2. Very surprised that only 8% of Rs voted, that’s only 761 votes or roughly the number of 80 year olds who voted – 755. The 70-79 demo crushed them, 1,732-761. Not good comparators if you are trying to build a party.
3. While the 20-49 demo should be driving the conversation with 55% of registered voters, their actual numbers, 3,028 were bested by the 60-79 demo, with 3,345 votes, more than 10%.
4. The low %s on 18-29 is not unexpected but the 30-39 numbers were woeful, 902 voters. Again that is way too close to number of 81-99 voters – 847.
5. The sad fact is the best voters are 50-99. And it does not appear that one votes more often as they get older considering the overall downward numbers over the past 50 years in local, state and federal elections.
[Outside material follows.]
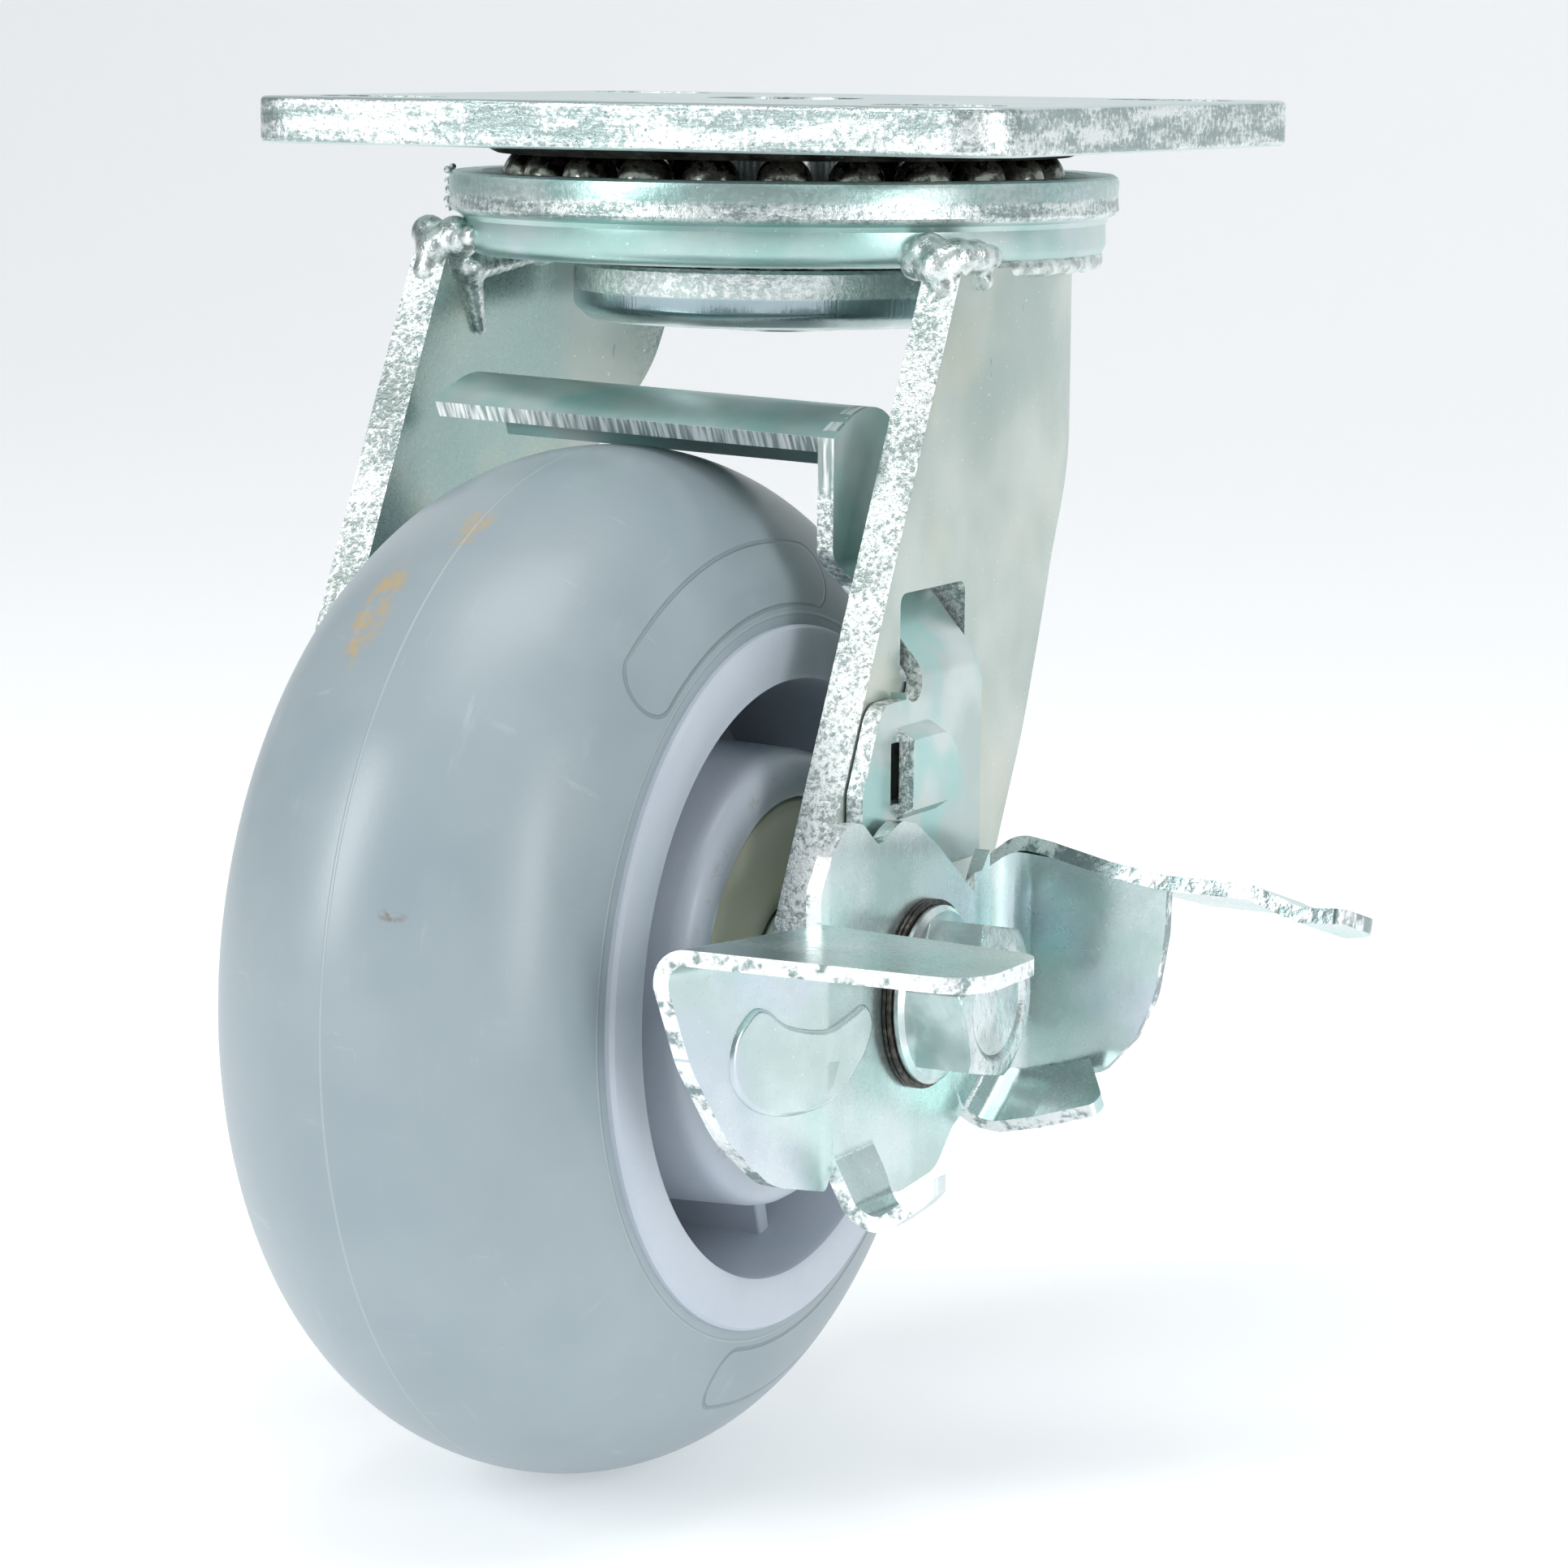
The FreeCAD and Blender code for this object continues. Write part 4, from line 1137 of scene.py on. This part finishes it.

It looks like it is generational issue where the Greatest and pre-Boomers take the most fundamental and arguably ultimate right of voting far more seriously than the Boomers, Gen X, or Millennials. Unless this changes, the numbers are only going to continue to go down where at some point maybe only 12-15% of citizens vote and determine our future. Not a good thing. Somehow, 25-33% seems like the right number. Maybe comparing the other numbers will show some glimmers of hope, though the numbers of US Special were dismissal. I assume I was like a good number of people, I had to force myself to vote.
Note: For what it is worth, I am un-enrolled.